大手会計事務所PWCのエディンバラ支所は昨年二月、自治政府から「自転車にやさしい
企業」に選ばれた。地下駐車場には自転車通勤者のための数十台分の駐輪スペースを整備。
その脇には空気入れを置き、簡単な修理道具も備えている。
同社の自転車通勤が本格化したのは、四年前。シャワー室、駐輪場の拡充などに次々と
取り組んだ結果、百三十人の従業員の10-20%が自転車で通勤するようになった。
取引先などに自転車で出かけると、相当分の交通費を経費として請求できる。地元店との
契約により、自転車や付属品の割引購入制度も導入した。
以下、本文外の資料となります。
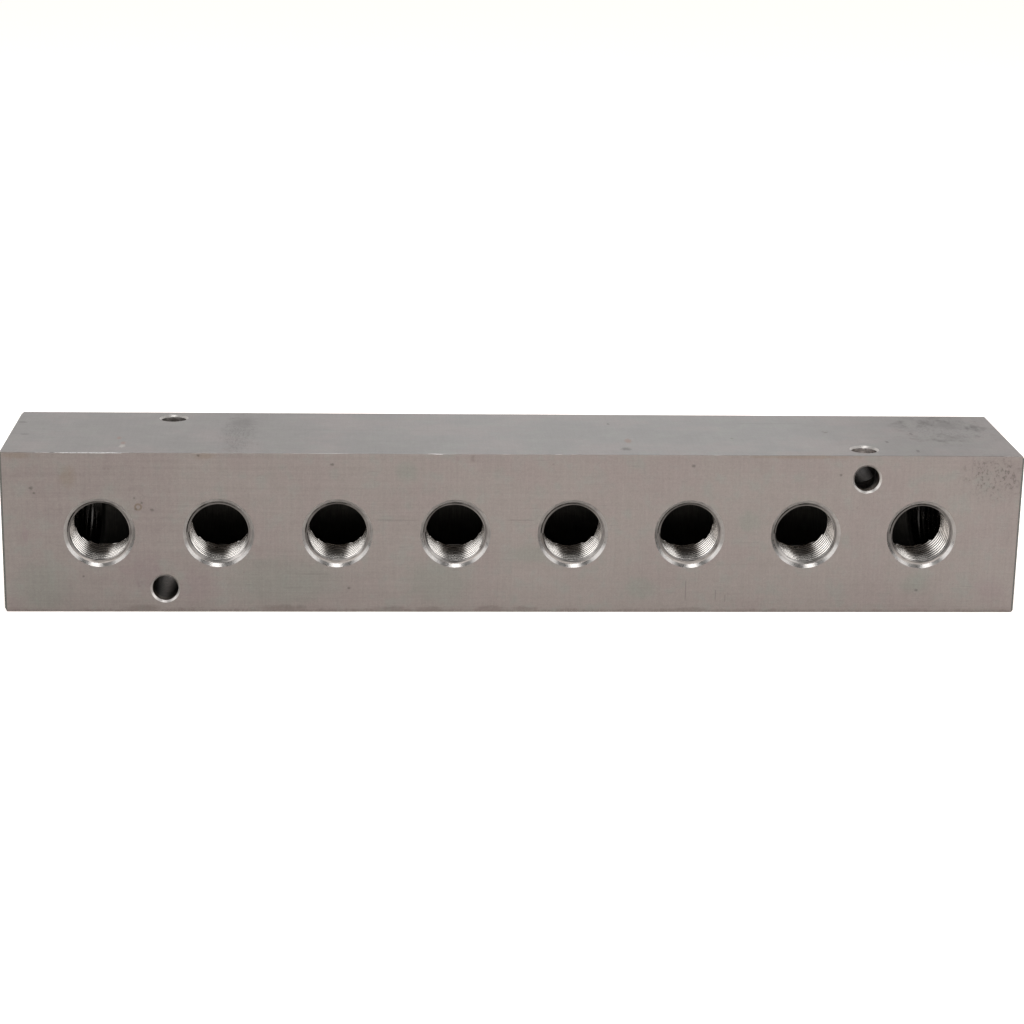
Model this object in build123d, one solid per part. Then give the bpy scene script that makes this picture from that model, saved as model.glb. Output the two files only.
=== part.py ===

リーダー役のデビッド・
ウォードロップホワイトさん(59)は「金銭的な動機づけが成功の大きな要因」と
分析する。
五十分かけて自転車通勤するジェームズ・キングさん(34)は「新鮮な気分で、
『きょうも一日頑張るぞ』と前向きになれる」と仕事への好影響を力説。
アリー・ソーントンさん(42)にとっては「ジムに行かずに運動ができる」のが
メリットだ。
英政府も、自転車購入に税制面での優遇措置を設けるなどし、企業の健康対策を後押し
している。
■ドイツ スポーツ推進創造性アップ
ビール大国のドイツは同時に「ビール腹」大国。平均的な成人男性は身長一・七八メートル、
体重八二・四キロ。女性は身長一・六五メートル、体重六七・五キロ。
男性では平均値自体が体格指数(BMI)で26を超え肥満領域内。国民の半数は肥満と
される。平均寿命こそ女性八二・八歳、男性七六・六歳だが、死因の43%は心疾患など
循環器系の病気。肥満が体に負担となっていることをうかがわせている。
メタボリック症候群は、日本では男性の場合「腹囲」(へそ付近の胴回り)で八十五センチ
以上がその目安とされるが、ドイツでは、体格の違いから、男性では百二センチ以上を
基準とする場合が多い。
だが、ドイツの企業は従業員に対する健康診断を義務づけられてはいない。ドイツでは
ナチス時代に優生思想に基づいて、「肉体的健全さ」を第一とする健康政策を進めた
反動から、戦後は健康管理は本人の責任に委ねるのが基本。
半面、スポーツを奨励する企業は多い。施設の提供、参加費の補助、休暇制度の整備など
推進策はさまざま。電機大手シーメンスは参加費無料の「循環器系強化トレーニング」を
提供。従業員はウオーキングから始まって専門家による指導まで受けられる。同社は
「病気予防の効果だけでなく、仕事の創造性と効率も増します」と強調している。